If you didn’t already know, I take Karate lessons two or three times per week. My wife and children take lessons as well, so it’s a great way for me to stay physically active while spending time with them. Also, I get to learn a new skill, meet new people and build new friendships. That’s like four areas of Ziglar’s Wheel of Life all at once. Look at me, being all efficient.
Last weekend, I pre-tested for my next belt rank. I’ve proven a basic understanding of the physical techniques necessary to progress. Before I can receive my new belt at next week’s test, though, I have to complete a written test. Part of that is a half page essay on a subject determined by the rank I am advancing to. For the next belt, the subject is ‘Respect.’
And I also committed myself to writing a new blog post every week. Guess what I’m doing. That’s right. Being all efficient again.
Respect (v) – to hold in esteem or honor; to show regard or consideration for.
As with many aspects of good behavior, we’d like to have a codified list of what it looks like to show respect. If we could quickly flip through a checklist, marking off the dos and the don’ts, we would know whether or not we were actually being sufficiently respectful. That’d be awesome.
It would also be wrong.
The problem is that our behavior isn’t the quantum of our external actions. It is the expression of our internal values. That is to say: We are truly only respectful of things we know to be important at our core. We respect what we value.
And we need to start with ourselves. Allow me to quote a great philosopher:
Respect your efforts, respect yourself. Self-respect leads to self-discipline. When you have both firmly under your belt, that’s real power.
– Clint Eastwood
I am important. My life is important. That might sound like pride, but it isn’t. I’m not saying I’m perfect, or even good. However, I still get the privilege of breathing for another day, so I still have something to do. That’s true of you, too.
So, in each area of our lives, we have to consider the implications of our choices. What does this or that action say about how important we believe ourselves to be? If we can’t accept that each day we exist has value, then we won’t ever have the proper respect for what we have been given.
And that makes it hard to respect others.
Let every man be respected as an individual and no man idolized.
– Albert Einstein
It’s hard because when we deny ourselves of respect, we can and will use the same rationalizations to deny others of it, too. See, if I’m not important, then you certainly aren’t. Respect becomes a commodity that has to be earned.

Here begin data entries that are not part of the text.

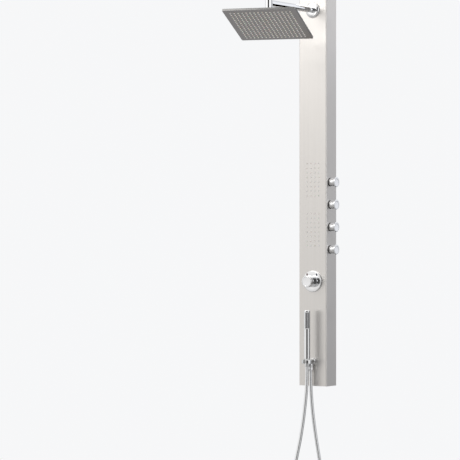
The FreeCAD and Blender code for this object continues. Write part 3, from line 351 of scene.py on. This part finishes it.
def moulded_plastic(name, colour):
    """White engineering plastic with a fine mould texture and faint flow lines."""
    tree = new_tree(name)
    flow = tree.noise((0.02, 0.02, 0.006), detail=3.0)
    tone = 0.95 + flow * 0.1
    relief = tree.noise(0.0004, detail=2.0) * 1.0e-5
    return finish(name, tree.shaded(colour, tone), 0.42 + (flow - 0.5) * 0.12, 0.0, relief, tree)


HOT_ENAMEL = (0.085, 0.022, 0.016)
COLD_ENAMEL = (0.018, 0.028, 0.055)


def mark_enamel(name):
    """Inlaid enamel: dark red on the hot side and dark blue on the cold side, with a fired surface."""
    tree = new_tree(name)
    side = tree.place().part(0).step(-0.001, 0.001)
    hot_or_cold = tree.mixed(side, HOT_ENAMEL, COLD_ENAMEL)
    pooled = tree.noise(0.0018, detail=3.0)
    tone = 0.9 + pooled * 0.2
    return finish(name, tree.shaded(hot_or_cold, tone), 0.34 + pooled * 0.12, 0.0, pooled * 1.5e-5, tree)


FOIL_PITCH = 0.0036
SILVER_FOIL = (0.84, 0.85, 0.865)


def silver_hose(name):
    """Silver foil wound round the hose under clear plastic, on the hose's own UV of turns and metres."""
    tree = new_tree(name)
    wrap = tree.node("ShaderNodeUVMap", {"uv_map": "wrap"})
    around = wrap.part(0)
    along = wrap.part(1)
    turn = (along / FOIL_PITCH + around).fraction()
    seam = 1.0 - (abs(turn - 0.5) * 2.0).step(0.0, 0.22)
    ribbon = tree.noise(0.004, detail=3.0, roughness=0.6)
    tone = 1.0 - seam * 0.07 + (ribbon - 0.5) * 0.08
    roughness = 0.24 + (ribbon - 0.5) * 0.10 + seam * 0.08
    crown = (turn - 0.5) * (turn - 0.5) * -4.0
    relief = crown * 2.5e-5
    return finish(name, tree.shaded(SILVER_FOIL, tone), roughness, 0.82, relief, tree,
                  coat_weight=0.75, coat_roughness=0.08, coat_ior=1.46)


STAINLESS = (0.720, 0.697, 0.673)
casing_steel = brushed_steel("casing_brushed_steel", STAINLESS)
cap_steel = brushed_steel("cap_brushed_steel", STAINLESS, along=0)
# The face's steel colour is darkened as painted shade on the head's downward face.
face_steel_painted_shade = head_steel("rain_head_face_steel_painted_shade", (0.405, 0.385, 0.367), 0.30)
pan_steel = head_steel("rain_head_pan_steel", (0.46, 0.455, 0.45), 0.27, rim_shade=0.62)
screw_steel = chrome("screw_steel", (0.66, 0.66, 0.67), 0.16)
bright_chrome = chrome("bright_chrome")
satin_plate = chrome("satin_plate", (0.91, 0.91, 0.915), 0.32, metallic=0.12)
bracket_zinc = zinc("bracket_zinc")
fitting_brass = machined_brass("fitting_brass")
pipe_copper = drawn_copper("pipe_copper")
nozzle_silicone = silicone("nozzle_silicone", (0.88, 0.845, 0.78), lime=0.3)
jet_silicone = silicone("jet_silicone", (0.90, 0.875, 0.84), lime=0.15)
spray_silicone = silicone("spray_silicone", (0.045, 0.046, 0.05))
seal_rubber = black_rubber("seal_rubber")
white_plastic = moulded_plastic("white_plastic", (0.74, 0.74, 0.72))
enamel = mark_enamel("mark_enamel")
hose_foil = silver_hose("hose_foil")


def dress(material, *names):
    """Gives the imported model's own meshes their finish."""
    for name in names:
        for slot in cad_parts[name].material_slots:
            slot.material = material


dress(casing_steel, "casing")
dress(cap_steel, "top_cap", "bottom_cap")
dress(face_steel_painted_shade, "head_face")
dress(pan_steel, "head_tray")
dress(screw_steel, "head_screws", "mixer_knob_screw")
dress(bright_chrome, "arm_tube", "arm_flange", "arm_stem", "ball_stud", "swivel_nut", "mixer_escutcheon",
      "mixer_knob", "mixer_knob_cap", "hose_outlet", "handset_body", "cone_nut", "hose_nut",
      "valve_knob_1", "valve_knob_2", "valve_knob_3", "valve_knob_4")
dress(satin_plate, "spray_plate")
dress(bracket_zinc, "wall_brackets", "hangers")
dress(fitting_brass, "manifold", "mixer_body", "lock_nuts", "valve_cartridges", "valve_nuts", "cartridge_nut",
      "head_boss", "supply_unions", "mixer_spindle", "valve_spindle_1", "valve_spindle_2", "valve_spindle_3",
      "valve_spindle_4")
dress(pipe_copper, "feed_pipe", "riser_pipe", "jet_pipe_upper", "jet_pipe_lower", "hand_shower_pipe",
      "hot_supply_pipe", "cold_supply_pipe")
dress(nozzle_silicone, "head_nozzle_mat")
dress(jet_silicone, "jet_mat_upper", "jet_mat_lower")
dress(spray_silicone, "spray_nozzles")
# The black of the knob seals is partly the seals' own rubber and partly a painted shadow round the base of each
# stop knob.
dress(seal_rubber, "arm_gasket", "knob_seals")
dress(white_plastic, "jet_box_upper", "jet_box_lower", "cradle_liner", "ball_seat", "check_valves",
      "mixing_cartridge")
dress(enamel, "temperature_marks")
dress(hose_foil, "hose")


# ---- making pieces ----
def made_piece(name, bm, material, body, node=None, crease=32.0):
    """An object at the origin from a finished bmesh in millimetres, riding on its body."""
    bmesh.ops.scale(bm, vec=(MM, MM, MM), verts=bm.verts)
    mesh = bpy.data.meshes.new(name)
    bm.to_mesh(mesh)
    bm.free()
    mesh.polygons.foreach_set("use_smooth", [True] * len(mesh.polygons))
    mesh.set_sharp_from_angle(angle=math.radians(crease))
    mesh.materials.append(material)
    piece = bpy.data.objects.new(name, mesh)
    bpy.context.scene.collection.objects.link(piece)
    if body is not None:
        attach(piece, body)
    if node is not None:
        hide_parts(node)
    return piece


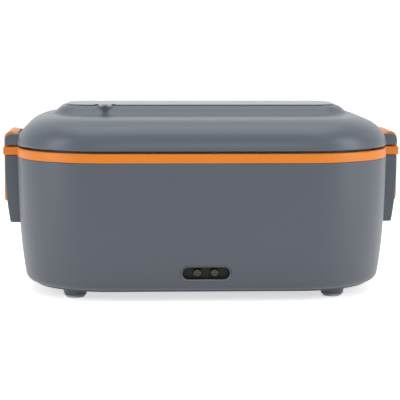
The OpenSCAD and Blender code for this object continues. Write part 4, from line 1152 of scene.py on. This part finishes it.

Worse, if and when we find a person who we think earns our respect, we’ll raise them over us. We’ll overvalue their existence. We risk idolizing them, and giving them more authority than they can manage. They’re doomed to fall from such a perch, because they aren’t actually perfect either.
Respecting ourselves first gives us proper perspective on respecting others. It helps us to value our relationships as responsibilities we’re given to honor. It leads us to be more gracious to others when they stumble and need help to stand. It guides us to guard our lives with more care when we are considering who we associate with, and how much authority to give them.
We respect what we value.
Once we get that, we realize that we don’t need anyone to give us a checklist. The list we want will write itself.